Erotic free jazz

Endless Waltz
Koji Wakamatsu – 1995

 

L’histoire retrace la relation entre Kaoru Abe, saxophoniste de free jazz mort en 1978 d’une overdose de sédatif, et Izumi Suzuki, romancière-modèle-actrice décédée en 1986 d’un suicide.

 

Après un horrible film commercial tourné en Australie (je ne donne pas le titre, il ne le mérite pas), Wakamatsu revient avec un sujet plus digne de lui et de son passé de réalisateur ayant œuvré dans le pinku eiga. On se doute ici que Wakamatsu va livrer un nombre considérable de scènes légères et bingo ! ça ne rate pas, surtout avec Léona Hirota dans le rôle de la tumultueuse romancière — qui avait d’ailleurs largement offert sa plastique à l’objectif de Nobuyoshi Araki.
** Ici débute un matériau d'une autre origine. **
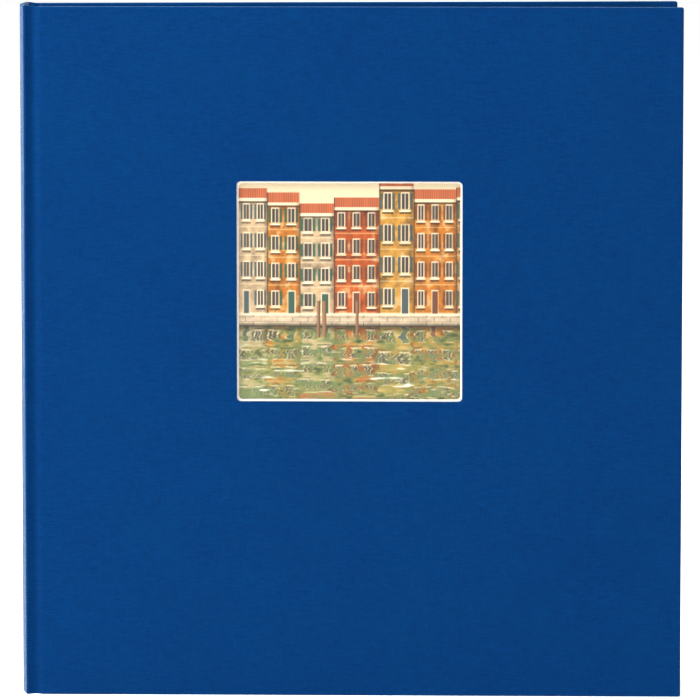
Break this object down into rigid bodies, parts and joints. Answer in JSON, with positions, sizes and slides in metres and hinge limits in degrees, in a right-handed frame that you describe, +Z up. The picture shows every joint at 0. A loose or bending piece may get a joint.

Après, ce n’est pas non plus l’essentiel. Si l’attirance sexuelle entre Abe et Suzuki et manifeste, elle s’accompagne aussi d’une attirance de cœur. Mais voilà, en ce qui concerne l’esprit et les approches artistiques, les deux artistes diffèrent et c’est là que le film devient intéressant, livrant des scènes de disputes (dans lesquelles le saxophoniste n’hésitera pas à frapper sa femme). Les motifs de dissension ? Ils sont multiples. Une jalousie maladive (surtout après que Suzuki lui avoué qu’elle a probablement eu cent amants avant lui), le besoin d’Abe de disposer du corps de sa femme comme bon lui semble, mais aussi un agacement envers ses écrits, qu’il juge indécents, commerciaux, étrangers à une forme d’art pur — que lui, bien entendu, incernerait.

A-t-il raison ? Wakamatsu se garde bien de le dire, préférant brouiller les cartes. Des personnages ont beau parler du « génie » d’Abe, de la pureté de son jeu, il faut bien avouer que l’on est souvent bien circonspect devant ses scènes live. Oh ! Le voir jouer dans la nuit, seul en face d’une voie ferrée, c’est poétique, charmant. Mais le voir grimé en écolier pour souffler à plein poumons dans son instrument afin d’en sortir des sons stridents, étrangers à toute mélodie, en est autre. Car histoire de situer le bonhomme, ça musique, c’était cela :

Ça calme, hein ? Vous attendiez un précurseur au Dai Miyamoto de Blue Giant ? Perdu ! Alors je n’ai rien contre le free jazz, il en faut pour tous les goûts, mais il faut bien avouer que les scènes live du film ont tout d’un repoussoir, la palme revenant à un bœuf associant Abe et un « chanteur » pris de transe et poussant des hurlements grotesques. Et le pis est que ça ne trouble pas les quelques happy few présents qui semblent écouter religieusement.

Forcément, on met en doute très fortement le génie d’Abe (et ça fait un peu mal d’entendre ses coliques sonores quand on sait qu’il était le neveu de Kyu Sakamoto). Et l’on peut se demander si ses colères envers Suzuki sont moins le fait d’une jalousie sentimentale que d’une jalousie artistique, la romancière parvenant à trouver un semblant succès et à gagner de l’argent (elle ne se privera pas d’ailleurs de le lui signifier). Abe, artiste génial mais maudit, ou simple artiste raté ? En fait chacun jugera.

Mais à un autre niveau de lecture, je me suis demandé si les deux personnages n’annonçaient pas les violents et grotesques révolutionnaires d’extrême gauche d’ United Red Army. Kaoru Abe en particulier, Izumi Suzuki étant présentée essentiellement comme une femme ne demandant qu’une chose : qu’on l’aime tout en lui foutant la paix pour qu’elle puisse créer tranquille. Lors de quelques scènes de dispute, Abe interroge, remet lourdement en question, absolument convaincu du bien-fondé de sa position, rejetant toute contestation et, quand les mots ne suffisent pas à convaincre, arrive alors le temps des torgnoles dans la gueule. À mes yeux, Abe est un personnage fêlé et autoritaire qui rejoint les Tsuneo Mori et Hiroko Nagata d’ United Red Army. Après, l’association ne saurait non plus être totale. Quoi que l’on pense de sa musique, c’est bien cette dernière qui constitue son moteur, et non les idées politiques. L’art est son élan vital et, quand il n’aura plus la force de le pratiquer, il n’aura plus qu’à succomber, cette fois-ci définitivement, après une ultime crise liée à la drogue. Au « jazz en liberté » succédera une libération radicale, l’habituelle issue prématurée pour tout artiste maudit qui se respecte.